◆ **Data**:
● ● ● ●
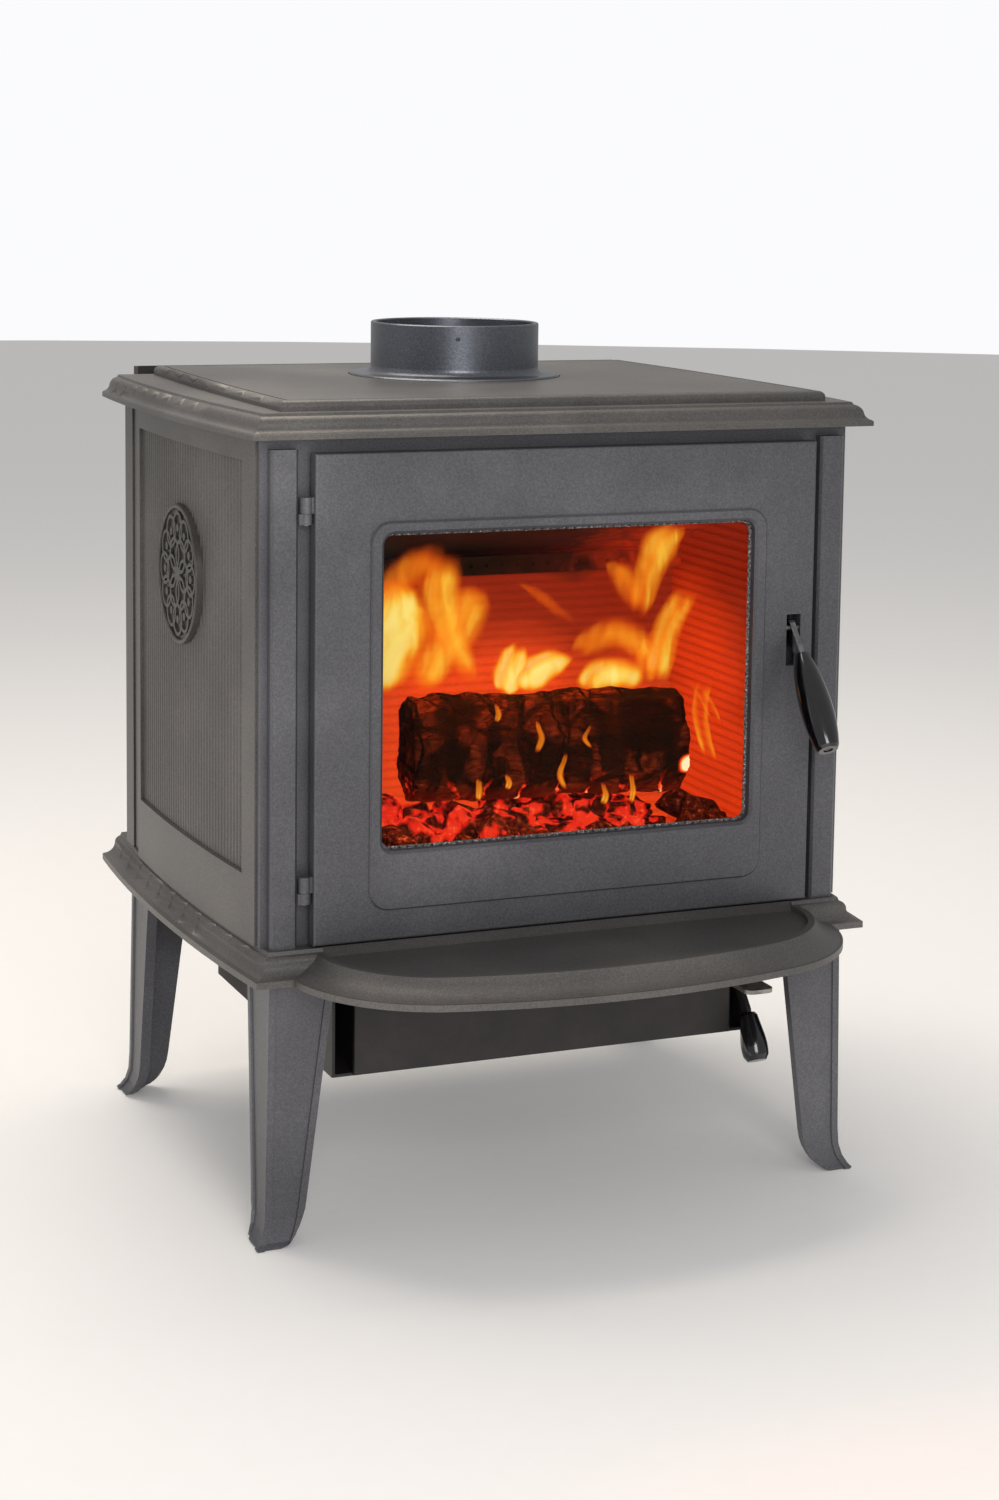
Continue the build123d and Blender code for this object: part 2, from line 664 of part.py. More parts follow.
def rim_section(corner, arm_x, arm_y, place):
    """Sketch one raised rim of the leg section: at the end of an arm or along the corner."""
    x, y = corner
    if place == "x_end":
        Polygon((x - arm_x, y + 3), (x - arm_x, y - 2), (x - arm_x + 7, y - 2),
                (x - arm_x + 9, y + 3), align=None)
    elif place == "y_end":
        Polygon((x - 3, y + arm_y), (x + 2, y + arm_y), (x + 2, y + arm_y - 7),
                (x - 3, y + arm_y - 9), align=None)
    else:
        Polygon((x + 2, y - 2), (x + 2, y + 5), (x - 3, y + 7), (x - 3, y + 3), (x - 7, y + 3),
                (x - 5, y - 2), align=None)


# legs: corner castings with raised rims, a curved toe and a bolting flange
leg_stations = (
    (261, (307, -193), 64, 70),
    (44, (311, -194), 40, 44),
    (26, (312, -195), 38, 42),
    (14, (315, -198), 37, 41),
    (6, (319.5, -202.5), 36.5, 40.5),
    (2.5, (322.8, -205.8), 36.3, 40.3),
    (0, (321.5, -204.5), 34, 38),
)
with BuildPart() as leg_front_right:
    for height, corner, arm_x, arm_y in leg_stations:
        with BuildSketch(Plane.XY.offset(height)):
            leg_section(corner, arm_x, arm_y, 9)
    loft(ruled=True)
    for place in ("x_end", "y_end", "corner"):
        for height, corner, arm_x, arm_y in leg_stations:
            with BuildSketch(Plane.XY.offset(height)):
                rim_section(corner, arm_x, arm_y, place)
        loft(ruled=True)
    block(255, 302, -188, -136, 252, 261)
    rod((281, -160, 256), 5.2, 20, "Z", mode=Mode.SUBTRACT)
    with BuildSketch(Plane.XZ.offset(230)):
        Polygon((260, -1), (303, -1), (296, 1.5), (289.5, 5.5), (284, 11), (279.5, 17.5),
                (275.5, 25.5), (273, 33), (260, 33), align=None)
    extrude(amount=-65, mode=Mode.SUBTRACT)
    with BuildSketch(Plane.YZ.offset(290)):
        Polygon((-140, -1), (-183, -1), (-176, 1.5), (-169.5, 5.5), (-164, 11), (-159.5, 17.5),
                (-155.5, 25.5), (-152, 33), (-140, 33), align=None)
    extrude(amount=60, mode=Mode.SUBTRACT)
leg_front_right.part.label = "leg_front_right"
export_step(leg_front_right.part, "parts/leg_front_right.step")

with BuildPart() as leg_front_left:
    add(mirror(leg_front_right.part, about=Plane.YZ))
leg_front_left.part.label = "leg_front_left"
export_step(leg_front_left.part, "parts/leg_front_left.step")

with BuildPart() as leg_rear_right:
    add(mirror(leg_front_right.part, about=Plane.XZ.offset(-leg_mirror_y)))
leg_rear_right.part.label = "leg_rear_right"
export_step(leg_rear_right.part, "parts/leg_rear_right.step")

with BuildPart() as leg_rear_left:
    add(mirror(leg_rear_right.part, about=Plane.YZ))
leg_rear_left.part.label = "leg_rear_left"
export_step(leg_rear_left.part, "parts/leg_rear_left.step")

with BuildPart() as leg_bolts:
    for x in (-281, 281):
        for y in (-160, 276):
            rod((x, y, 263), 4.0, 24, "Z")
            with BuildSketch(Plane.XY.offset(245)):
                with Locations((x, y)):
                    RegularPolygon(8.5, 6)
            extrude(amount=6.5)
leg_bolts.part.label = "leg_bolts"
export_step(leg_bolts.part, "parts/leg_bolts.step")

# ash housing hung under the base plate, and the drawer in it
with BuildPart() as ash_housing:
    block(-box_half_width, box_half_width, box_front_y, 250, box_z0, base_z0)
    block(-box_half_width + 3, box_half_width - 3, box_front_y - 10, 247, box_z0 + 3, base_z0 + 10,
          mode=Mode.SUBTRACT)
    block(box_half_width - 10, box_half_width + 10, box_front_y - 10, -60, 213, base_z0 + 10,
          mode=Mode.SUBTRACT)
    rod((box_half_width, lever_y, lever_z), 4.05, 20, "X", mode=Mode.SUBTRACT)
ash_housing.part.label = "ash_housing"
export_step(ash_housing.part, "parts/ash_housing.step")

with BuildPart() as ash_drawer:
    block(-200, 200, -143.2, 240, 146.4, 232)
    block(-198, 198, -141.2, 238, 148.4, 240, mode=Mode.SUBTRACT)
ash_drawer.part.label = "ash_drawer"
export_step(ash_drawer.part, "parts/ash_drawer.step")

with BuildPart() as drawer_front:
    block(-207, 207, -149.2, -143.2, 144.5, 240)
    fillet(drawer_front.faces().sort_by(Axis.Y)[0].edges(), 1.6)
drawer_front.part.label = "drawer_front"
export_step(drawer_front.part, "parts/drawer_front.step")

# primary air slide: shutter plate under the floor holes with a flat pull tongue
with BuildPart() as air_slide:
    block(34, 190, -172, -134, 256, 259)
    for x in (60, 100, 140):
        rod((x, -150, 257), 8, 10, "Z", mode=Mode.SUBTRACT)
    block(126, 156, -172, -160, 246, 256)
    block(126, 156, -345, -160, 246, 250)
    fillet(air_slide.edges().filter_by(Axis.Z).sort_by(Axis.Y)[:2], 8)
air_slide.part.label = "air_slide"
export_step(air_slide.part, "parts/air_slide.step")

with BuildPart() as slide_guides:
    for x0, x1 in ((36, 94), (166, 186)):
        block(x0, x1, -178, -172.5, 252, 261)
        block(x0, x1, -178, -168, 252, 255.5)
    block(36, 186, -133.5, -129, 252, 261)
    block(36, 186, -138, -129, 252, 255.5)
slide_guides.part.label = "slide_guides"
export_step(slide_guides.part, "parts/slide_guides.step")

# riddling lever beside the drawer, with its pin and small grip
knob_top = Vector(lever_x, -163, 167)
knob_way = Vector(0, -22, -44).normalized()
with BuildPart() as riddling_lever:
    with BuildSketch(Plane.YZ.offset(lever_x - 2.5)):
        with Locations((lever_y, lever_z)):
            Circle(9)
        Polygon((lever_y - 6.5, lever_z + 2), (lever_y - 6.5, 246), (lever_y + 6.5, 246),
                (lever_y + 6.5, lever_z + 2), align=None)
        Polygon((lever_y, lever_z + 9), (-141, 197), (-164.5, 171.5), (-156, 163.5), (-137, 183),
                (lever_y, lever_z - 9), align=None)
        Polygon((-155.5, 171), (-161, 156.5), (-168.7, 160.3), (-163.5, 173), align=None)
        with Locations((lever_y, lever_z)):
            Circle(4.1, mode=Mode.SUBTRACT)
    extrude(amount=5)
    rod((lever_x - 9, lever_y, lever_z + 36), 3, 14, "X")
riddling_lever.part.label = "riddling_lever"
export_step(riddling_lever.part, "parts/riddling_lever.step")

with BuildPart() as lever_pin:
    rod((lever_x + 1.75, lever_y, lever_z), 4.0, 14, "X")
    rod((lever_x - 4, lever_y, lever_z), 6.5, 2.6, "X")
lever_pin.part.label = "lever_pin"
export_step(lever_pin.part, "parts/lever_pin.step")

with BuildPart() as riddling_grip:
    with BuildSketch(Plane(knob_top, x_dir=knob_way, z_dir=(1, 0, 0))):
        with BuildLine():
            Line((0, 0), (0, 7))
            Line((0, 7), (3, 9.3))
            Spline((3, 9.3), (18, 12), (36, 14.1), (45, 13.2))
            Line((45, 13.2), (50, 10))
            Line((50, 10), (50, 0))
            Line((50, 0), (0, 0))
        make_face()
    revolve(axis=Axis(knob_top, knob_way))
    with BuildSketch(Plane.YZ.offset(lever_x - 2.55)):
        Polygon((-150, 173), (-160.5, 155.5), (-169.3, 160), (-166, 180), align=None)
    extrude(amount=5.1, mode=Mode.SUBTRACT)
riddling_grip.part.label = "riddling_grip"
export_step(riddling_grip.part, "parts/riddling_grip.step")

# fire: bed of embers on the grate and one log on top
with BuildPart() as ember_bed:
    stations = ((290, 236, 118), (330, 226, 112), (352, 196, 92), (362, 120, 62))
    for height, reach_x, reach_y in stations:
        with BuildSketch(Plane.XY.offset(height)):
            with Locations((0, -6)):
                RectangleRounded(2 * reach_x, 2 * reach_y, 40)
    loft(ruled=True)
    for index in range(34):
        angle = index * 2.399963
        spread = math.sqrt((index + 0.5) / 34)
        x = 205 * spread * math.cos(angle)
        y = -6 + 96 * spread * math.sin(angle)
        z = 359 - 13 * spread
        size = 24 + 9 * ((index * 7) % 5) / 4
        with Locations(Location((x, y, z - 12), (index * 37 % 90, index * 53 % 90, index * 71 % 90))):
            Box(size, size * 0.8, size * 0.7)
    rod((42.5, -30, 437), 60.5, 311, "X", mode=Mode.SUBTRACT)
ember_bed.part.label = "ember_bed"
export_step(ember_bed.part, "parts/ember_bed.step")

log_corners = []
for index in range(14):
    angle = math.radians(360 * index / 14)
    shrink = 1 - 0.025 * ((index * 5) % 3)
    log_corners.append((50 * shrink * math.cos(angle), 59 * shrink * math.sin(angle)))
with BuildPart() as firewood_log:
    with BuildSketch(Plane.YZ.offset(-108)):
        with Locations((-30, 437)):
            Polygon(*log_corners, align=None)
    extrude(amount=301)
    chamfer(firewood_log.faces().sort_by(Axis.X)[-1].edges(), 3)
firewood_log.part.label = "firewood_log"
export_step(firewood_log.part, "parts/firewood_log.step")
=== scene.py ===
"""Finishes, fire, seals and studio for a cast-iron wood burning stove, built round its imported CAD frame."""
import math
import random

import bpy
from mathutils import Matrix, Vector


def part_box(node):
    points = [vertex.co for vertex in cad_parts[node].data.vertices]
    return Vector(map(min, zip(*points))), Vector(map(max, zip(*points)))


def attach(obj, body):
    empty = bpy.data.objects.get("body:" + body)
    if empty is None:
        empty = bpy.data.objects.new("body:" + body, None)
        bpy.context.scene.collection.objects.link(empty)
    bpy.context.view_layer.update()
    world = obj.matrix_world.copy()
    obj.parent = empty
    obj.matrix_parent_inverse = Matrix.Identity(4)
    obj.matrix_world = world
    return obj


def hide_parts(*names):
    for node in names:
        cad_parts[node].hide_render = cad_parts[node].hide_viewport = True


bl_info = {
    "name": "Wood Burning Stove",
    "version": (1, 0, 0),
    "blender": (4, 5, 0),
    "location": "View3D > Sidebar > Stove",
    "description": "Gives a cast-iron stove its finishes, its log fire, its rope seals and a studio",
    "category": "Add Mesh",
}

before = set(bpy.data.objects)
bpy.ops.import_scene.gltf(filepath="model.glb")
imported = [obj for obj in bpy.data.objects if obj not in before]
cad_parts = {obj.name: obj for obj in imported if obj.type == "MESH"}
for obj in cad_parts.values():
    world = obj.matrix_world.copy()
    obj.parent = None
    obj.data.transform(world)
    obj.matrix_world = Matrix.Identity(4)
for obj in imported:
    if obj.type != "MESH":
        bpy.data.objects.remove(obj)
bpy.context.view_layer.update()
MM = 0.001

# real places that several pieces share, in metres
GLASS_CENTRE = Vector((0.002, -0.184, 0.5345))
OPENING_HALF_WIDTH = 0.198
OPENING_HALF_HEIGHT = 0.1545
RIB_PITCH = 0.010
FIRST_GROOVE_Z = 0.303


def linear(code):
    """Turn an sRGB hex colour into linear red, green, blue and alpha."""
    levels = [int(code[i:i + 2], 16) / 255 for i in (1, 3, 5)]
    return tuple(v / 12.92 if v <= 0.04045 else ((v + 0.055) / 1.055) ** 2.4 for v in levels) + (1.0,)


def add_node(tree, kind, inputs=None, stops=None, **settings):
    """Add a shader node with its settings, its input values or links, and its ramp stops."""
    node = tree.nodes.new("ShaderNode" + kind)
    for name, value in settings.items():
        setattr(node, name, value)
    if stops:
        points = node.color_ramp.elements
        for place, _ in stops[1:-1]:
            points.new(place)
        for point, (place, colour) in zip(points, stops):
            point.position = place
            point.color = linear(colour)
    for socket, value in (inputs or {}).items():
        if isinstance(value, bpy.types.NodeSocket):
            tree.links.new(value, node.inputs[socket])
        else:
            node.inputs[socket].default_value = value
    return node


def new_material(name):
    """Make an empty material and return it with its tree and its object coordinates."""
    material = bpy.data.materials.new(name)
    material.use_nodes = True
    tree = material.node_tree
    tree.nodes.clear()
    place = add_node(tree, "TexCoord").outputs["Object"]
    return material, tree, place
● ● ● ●
◆ **Aim of the task**: Look through the material above and print exactly the lines from the one containing "log_corners = []" to the one containing "imported = [obj", both included, and nothing more.

◆ **Solved problem**:
log_corners = []
for index in range(14):
    angle = math.radians(360 * index / 14)
    shrink = 1 - 0.025 * ((index * 5) % 3)
    log_corners.append((50 * shrink * math.cos(angle), 59 * shrink * math.sin(angle)))
with BuildPart() as firewood_log:
    with BuildSketch(Plane.YZ.offset(-108)):
        with Locations((-30, 437)):
            Polygon(*log_corners, align=None)
    extrude(amount=301)
    chamfer(firewood_log.faces().sort_by(Axis.X)[-1].edges(), 3)
firewood_log.part.label = "firewood_log"
export_step(firewood_log.part, "parts/firewood_log.step")
=== scene.py ===
"""Finishes, fire, seals and studio for a cast-iron wood burning stove, built round its imported CAD frame."""
import math
import random

import bpy
from mathutils import Matrix, Vector


def part_box(node):
    points = [vertex.co for vertex in cad_parts[node].data.vertices]
    return Vector(map(min, zip(*points))), Vector(map(max, zip(*points)))


def attach(obj, body):
    empty = bpy.data.objects.get("body:" + body)
    if empty is None:
        empty = bpy.data.objects.new("body:" + body, None)
        bpy.context.scene.collection.objects.link(empty)
    bpy.context.view_layer.update()
    world = obj.matrix_world.copy()
    obj.parent = empty
    obj.matrix_parent_inverse = Matrix.Identity(4)
    obj.matrix_world = world
    return obj


def hide_parts(*names):
    for node in names:
        cad_parts[node].hide_render = cad_parts[node].hide_viewport = True


bl_info = {
    "name": "Wood Burning Stove",
    "version": (1, 0, 0),
    "blender": (4, 5, 0),
    "location": "View3D > Sidebar > Stove",
    "description": "Gives a cast-iron stove its finishes, its log fire, its rope seals and a studio",
    "category": "Add Mesh",
}

before = set(bpy.data.objects)
bpy.ops.import_scene.gltf(filepath="model.glb")
imported = [obj for obj in bpy.data.objects if obj not in before]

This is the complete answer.